#### Data extract
● ● ● ● ● ● ●

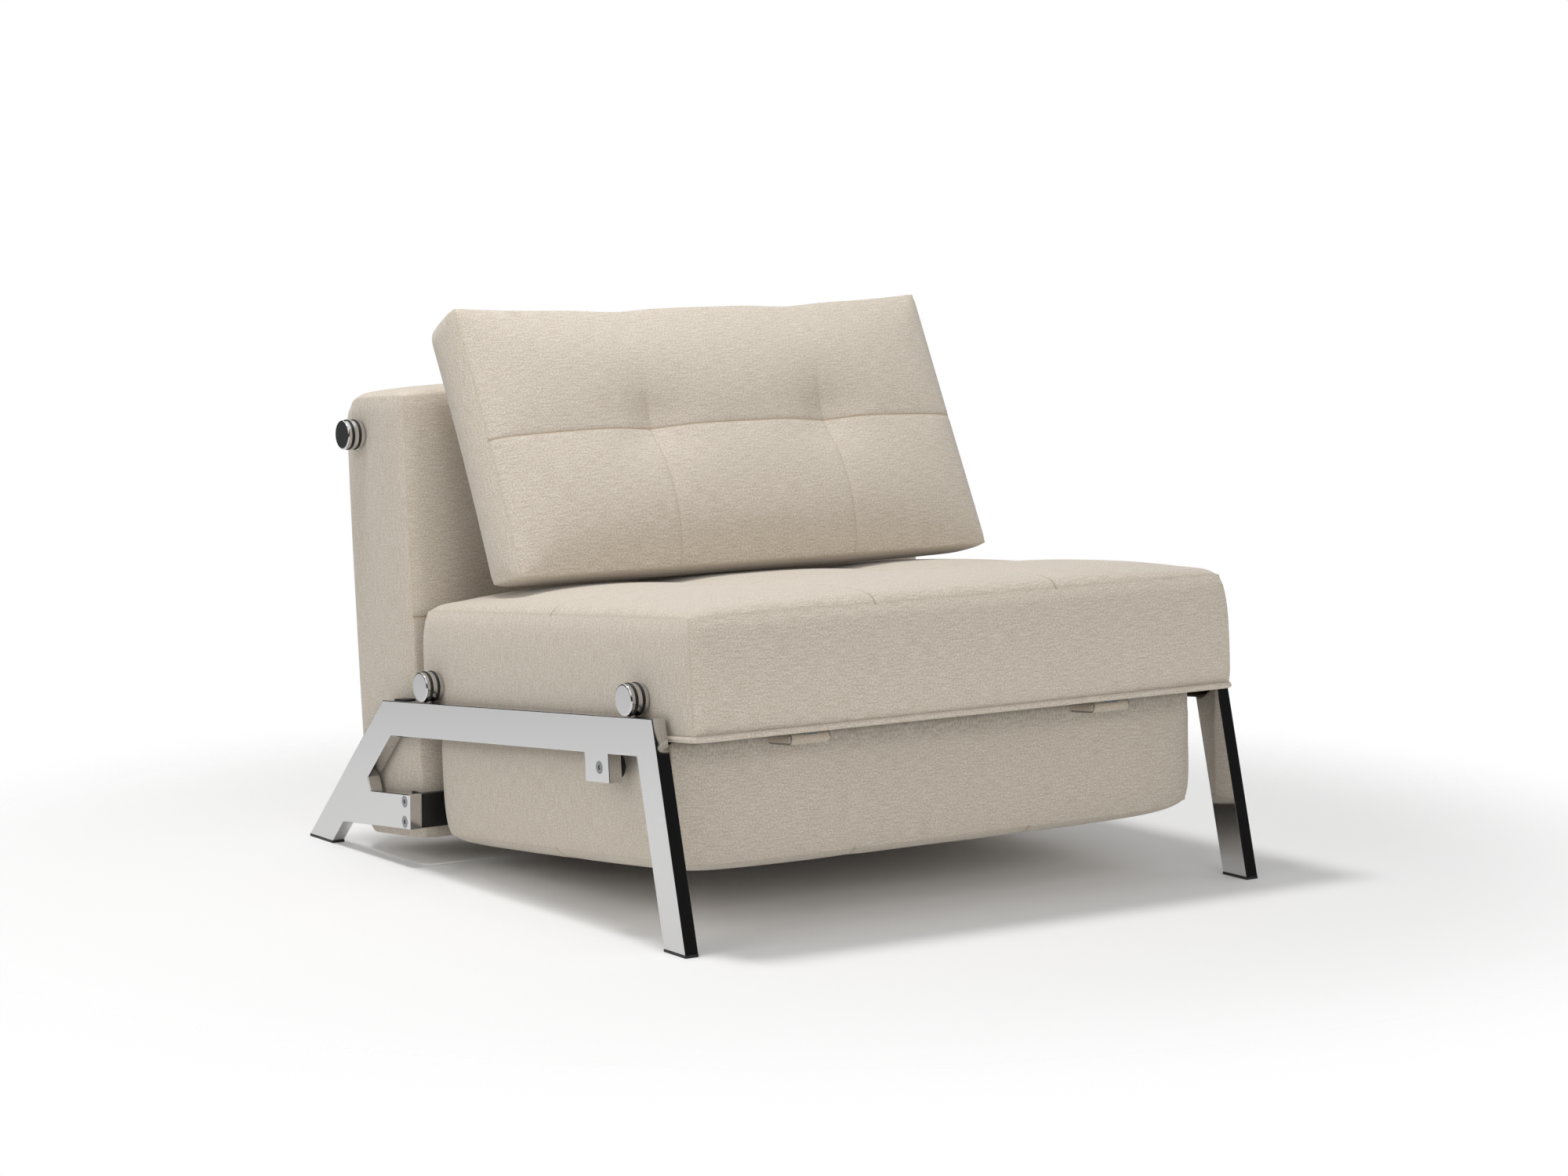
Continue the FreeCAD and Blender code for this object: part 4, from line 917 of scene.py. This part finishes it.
# Studio paper: matt white. To the camera alone it clears into the backdrop on its way out.
paper, tree, shader = new_material("white studio paper", "#f4f4f4", 0.9)
place = add_node(tree, "ShaderNodeTexCoord")
away = add_node(tree, "ShaderNodeVectorMath", {"operation": "LENGTH"}, {0: place.outputs["Object"]})
fade = add_node(tree, "ShaderNodeMapRange",
                {"From Min": FADE_START, "From Max": FADE_END, "interpolation_type": "SMOOTHSTEP"},
                {"Value": away.outputs["Value"]})
rays = add_node(tree, "ShaderNodeLightPath")
seen_fade = add_node(tree, "ShaderNodeMath", {"operation": "MULTIPLY"},
                     {0: fade.outputs["Result"], 1: rays.outputs["Is Camera Ray"]})
clear = add_node(tree, "ShaderNodeBsdfTransparent")
blend = add_node(tree, "ShaderNodeMixShader",
                 links={0: seen_fade.outputs["Value"], 1: shader.outputs["BSDF"],
                        2: clear.outputs["BSDF"]})
tree.links.new(blend.outputs["Shader"], tree.nodes["Material Output"].inputs["Surface"])
floor.data.materials.append(paper)

# The room: white to the camera, an even glow on the cloth, and to the chrome a dark room with a
# bright ceiling.
world = bpy.data.worlds.new("studio room")
bpy.context.scene.world = world
world.use_nodes = True
tree = world.node_tree
tree.nodes.clear()
direction = add_node(tree, "ShaderNodeTexCoord")
split = add_node(tree, "ShaderNodeSeparateXYZ", links={"Vector": direction.outputs["Generated"]})
room = add_node(tree, "ShaderNodeValToRGB", links={"Fac": split.outputs["Z"]})
room.color_ramp.elements[0].position = 0.0
room.color_ramp.elements[0].color = (0.06, 0.06, 0.06, 1)
room.color_ramp.elements[1].position = 0.62
room.color_ramp.elements[1].color = (1.0, 1.0, 1.0, 1)
for height in (0.12, 0.42):
    room.color_ramp.elements.new(height).color = (0.012, 0.012, 0.012, 1)
soft_box = add_node(tree, "ShaderNodeBackground", {"Strength": 1.0},
                    {"Color": room.outputs["Color"]})
ambient = add_node(tree, "ShaderNodeBackground", {"Color": (1.0, 1.0, 1.0, 1), "Strength": 0.50})
backdrop = add_node(tree, "ShaderNodeBackground", {"Color": (1.0, 1.0, 1.0, 1), "Strength": 1.0})
rays = add_node(tree, "ShaderNodeLightPath")
mirrored = add_node(tree, "ShaderNodeMixShader", links={0: rays.outputs["Is Glossy Ray"],
                                                        1: ambient.outputs["Background"],
                                                        2: soft_box.outputs["Background"]})
seen = add_node(tree, "ShaderNodeMixShader", links={0: rays.outputs["Is Camera Ray"],
                                                    1: mirrored.outputs["Shader"],
                                                    2: backdrop.outputs["Background"]})
add_node(tree, "ShaderNodeOutputWorld", links={"Surface": seen.outputs["Shader"]})


def soft_light(name, place, aim, size, power):
    """An area lamp turned towards its aim, with its size in metres and its power in watts."""
    lamp = bpy.data.lights.new(name, "AREA")
    lamp.shape = "RECTANGLE"
    lamp.size, lamp.size_y = size
    lamp.energy = power
    holder = bpy.data.objects.new(name, lamp)
    holder.location = place
    holder.rotation_euler = (Vector(aim) - Vector(place)).to_track_quat("-Z", "Y").to_euler()
    bpy.context.scene.collection.objects.link(holder)
    return holder


soft_light("overhead soft box", place=(-0.65, 0.3, 3.1), aim=(0, 0, 0.2), size=(0.5, 0.5), power=47)
soft_light("left soft box", place=(-3.2, -0.6, 1.8), aim=(0, 0, 0.4), size=(1.8, 1.8), power=14)
fill = soft_light("front fill", place=(-0.6, -4.2, 1.6), aim=(0, 0, 0.4), size=(2.4, 1.6), power=34)
fill.visible_glossy = False

# Camera at the photograph's viewing angle, fitted to the rails, legs and seams.
camera_data = bpy.data.cameras.new("camera")
camera_data.lens = 90.94
camera_data.sensor_width = 36.0
camera = bpy.data.objects.new("camera", camera_data)
camera.location = (-3.1284, -4.6874, 1.0697)
camera.rotation_euler = (math.radians(90 - 6.87), 0, math.radians(-33.92))
bpy.context.scene.collection.objects.link(camera)
bpy.context.scene.camera = camera
bpy.context.scene.view_settings.view_transform = "Standard"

● ● ● ● ● ● ●

#### Exercise details
Extract all of the data above without altering anything.

#### Correct response
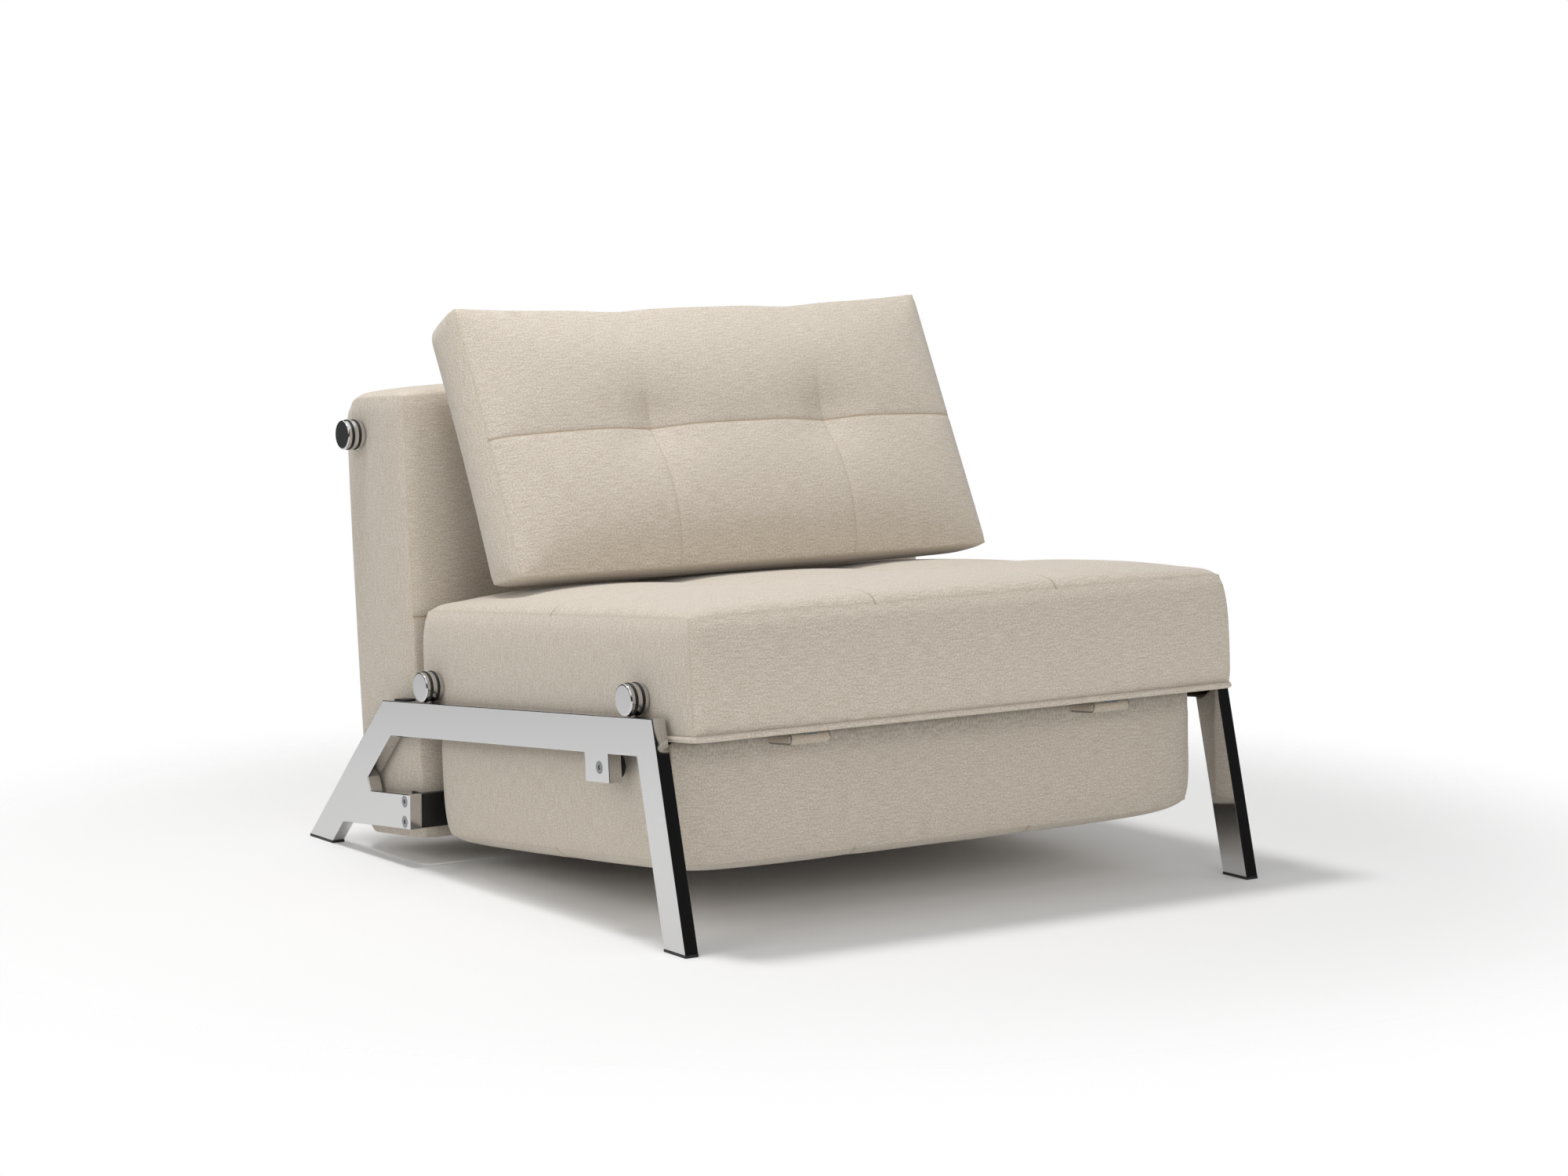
Continue the FreeCAD and Blender code for this object: part 4, from line 917 of scene.py. This part finishes it.
# Studio paper: matt white. To the camera alone it clears into the backdrop on its way out.
paper, tree, shader = new_material("white studio paper", "#f4f4f4", 0.9)
place = add_node(tree, "ShaderNodeTexCoord")
away = add_node(tree, "ShaderNodeVectorMath", {"operation": "LENGTH"}, {0: place.outputs["Object"]})
fade = add_node(tree, "ShaderNodeMapRange",
                {"From Min": FADE_START, "From Max": FADE_END, "interpolation_type": "SMOOTHSTEP"},
                {"Value": away.outputs["Value"]})
rays = add_node(tree, "ShaderNodeLightPath")
seen_fade = add_node(tree, "ShaderNodeMath", {"operation": "MULTIPLY"},
                     {0: fade.outputs["Result"], 1: rays.outputs["Is Camera Ray"]})
clear = add_node(tree, "ShaderNodeBsdfTransparent")
blend = add_node(tree, "ShaderNodeMixShader",
                 links={0: seen_fade.outputs["Value"], 1: shader.outputs["BSDF"],
                        2: clear.outputs["BSDF"]})
tree.links.new(blend.outputs["Shader"], tree.nodes["Material Output"].inputs["Surface"])
floor.data.materials.append(paper)

# The room: white to the camera, an even glow on the cloth, and to the chrome a dark room with a
# bright ceiling.
world = bpy.data.worlds.new("studio room")
bpy.context.scene.world = world
world.use_nodes = True
tree = world.node_tree
tree.nodes.clear()
direction = add_node(tree, "ShaderNodeTexCoord")
split = add_node(tree, "ShaderNodeSeparateXYZ", links={"Vector": direction.outputs["Generated"]})
room = add_node(tree, "ShaderNodeValToRGB", links={"Fac": split.outputs["Z"]})
room.color_ramp.elements[0].position = 0.0
room.color_ramp.elements[0].color = (0.06, 0.06, 0.06, 1)
room.color_ramp.elements[1].position = 0.62
room.color_ramp.elements[1].color = (1.0, 1.0, 1.0, 1)
for height in (0.12, 0.42):
    room.color_ramp.elements.new(height).color = (0.012, 0.012, 0.012, 1)
soft_box = add_node(tree, "ShaderNodeBackground", {"Strength": 1.0},
                    {"Color": room.outputs["Color"]})
ambient = add_node(tree, "ShaderNodeBackground", {"Color": (1.0, 1.0, 1.0, 1), "Strength": 0.50})
backdrop = add_node(tree, "ShaderNodeBackground", {"Color": (1.0, 1.0, 1.0, 1), "Strength": 1.0})
rays = add_node(tree, "ShaderNodeLightPath")
mirrored = add_node(tree, "ShaderNodeMixShader", links={0: rays.outputs["Is Glossy Ray"],
                                                        1: ambient.outputs["Background"],
                                                        2: soft_box.outputs["Background"]})
seen = add_node(tree, "ShaderNodeMixShader", links={0: rays.outputs["Is Camera Ray"],
                                                    1: mirrored.outputs["Shader"],
                                                    2: backdrop.outputs["Background"]})
add_node(tree, "ShaderNodeOutputWorld", links={"Surface": seen.outputs["Shader"]})


def soft_light(name, place, aim, size, power):
    """An area lamp turned towards its aim, with its size in metres and its power in watts."""
    lamp = bpy.data.lights.new(name, "AREA")
    lamp.shape = "RECTANGLE"
    lamp.size, lamp.size_y = size
    lamp.energy = power
    holder = bpy.data.objects.new(name, lamp)
    holder.location = place
    holder.rotation_euler = (Vector(aim) - Vector(place)).to_track_quat("-Z", "Y").to_euler()
    bpy.context.scene.collection.objects.link(holder)
    return holder


soft_light("overhead soft box", place=(-0.65, 0.3, 3.1), aim=(0, 0, 0.2), size=(0.5, 0.5), power=47)
soft_light("left soft box", place=(-3.2, -0.6, 1.8), aim=(0, 0, 0.4), size=(1.8, 1.8), power=14)
fill = soft_light("front fill", place=(-0.6, -4.2, 1.6), aim=(0, 0, 0.4), size=(2.4, 1.6), power=34)
fill.visible_glossy = False

# Camera at the photograph's viewing angle, fitted to the rails, legs and seams.
camera_data = bpy.data.cameras.new("camera")
camera_data.lens = 90.94
camera_data.sensor_width = 36.0
camera = bpy.data.objects.new("camera", camera_data)
camera.location = (-3.1284, -4.6874, 1.0697)
camera.rotation_euler = (math.radians(90 - 6.87), 0, math.radians(-33.92))
bpy.context.scene.collection.objects.link(camera)
bpy.context.scene.camera = camera
bpy.context.scene.view_settings.view_transform = "Standard"